|Barbara Kingsolver (right, disguised as a farmer) and Hollins President Nancy Gray.|
|Barbara Kingsolver up close.|
Overflowing, in this case, is a literal explanation. Hollins had to set up a room to televise the talk live in a nearby building because the crowd wouldn't fit. I got there early, but it took my pal Ernie Zulia (who heads the theater department at Hollins) to find me two seats. I was grateful he did. Barbara Kingsolver, the noted novelist and environmentalist, is as good a speaker as any writer I've heard.
She is natural, smart, funny, attractive (she looks like a literary Emmylou Harris, tall and quite striking) and a heck of a teacher. The note pad would have been good because every couple of minutes she'd easily speak a beautiful and instructive line (as when she said fiction is not like a purse, "You don't just throw stuff in that you might use.")
Kingsolver lives in far southwestern Virginia and raises Icelandic sheep ("This is how farmers dress when they're going out," she said). Her books concentrate heavily on what we are doing to the earth and what we should be done.
Her advice to writers was perfect. One young student asked her directly for that advice. "If you smoke, stop," she said, explaining that good writers have to grow up and in order to grow up, they can't die from smoking. I thought that was a pretty clear direction.

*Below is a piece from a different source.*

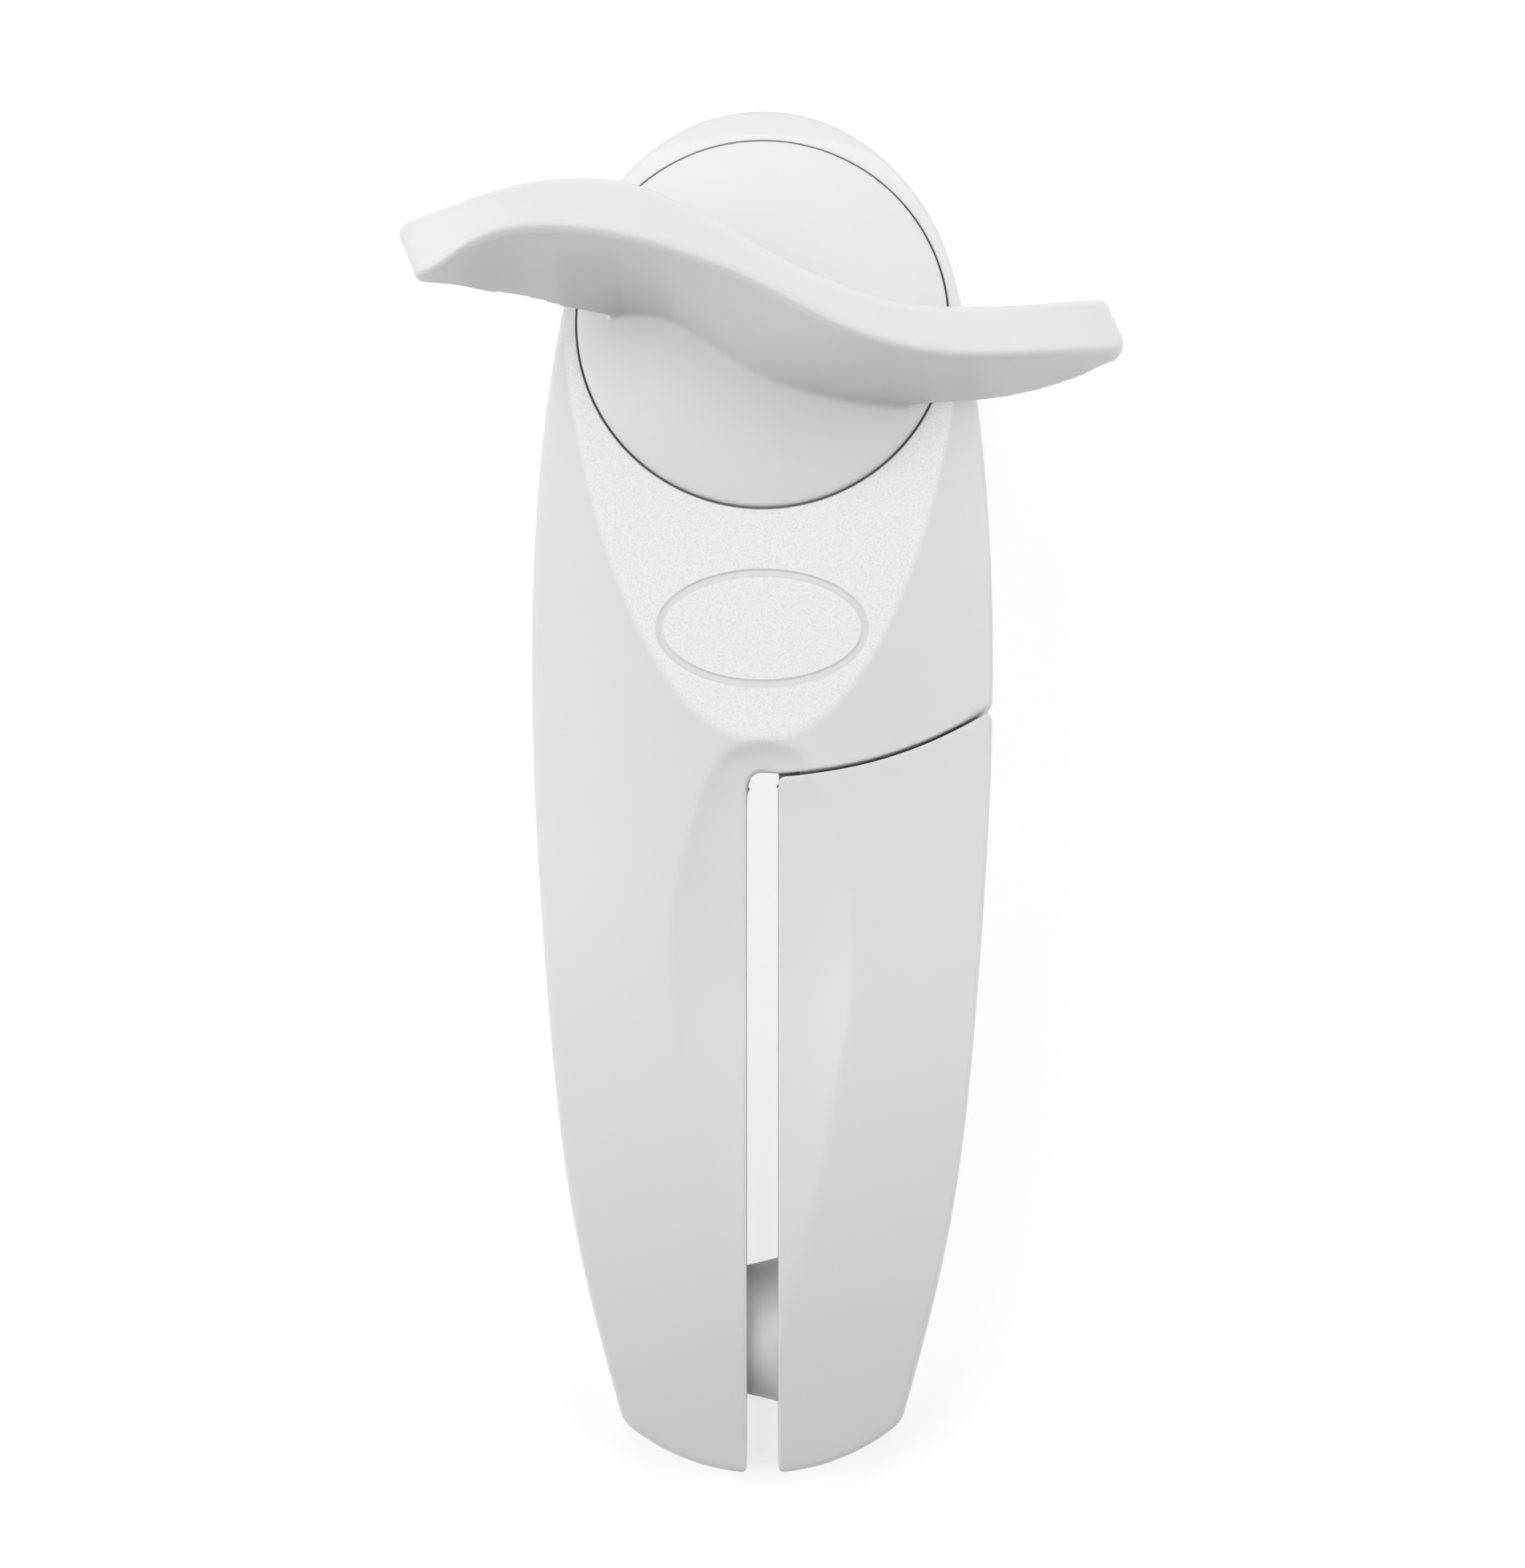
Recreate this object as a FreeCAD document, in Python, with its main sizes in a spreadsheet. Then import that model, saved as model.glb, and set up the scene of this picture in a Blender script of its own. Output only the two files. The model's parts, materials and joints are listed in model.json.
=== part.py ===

Before the talk, I had chatted with a young high school senior about what she would study in college. She said she was considering journalism. I told her that was absolutely useless, like a teacher majoring in education. I said she should concentrate in something that interests her, that she already knows how to write and should continue doing that, too.
Guess who said exactly the same thing 40 minutes later? Kingsolver said she has always written, but wanted to major in science in college. She used that knowledge and her natural interest in writing to get jobs interpreting what scientists said ... as a journalist.
I thought, at that moment, "I love this woman."
Wish you'd seen her. You would adore her, too.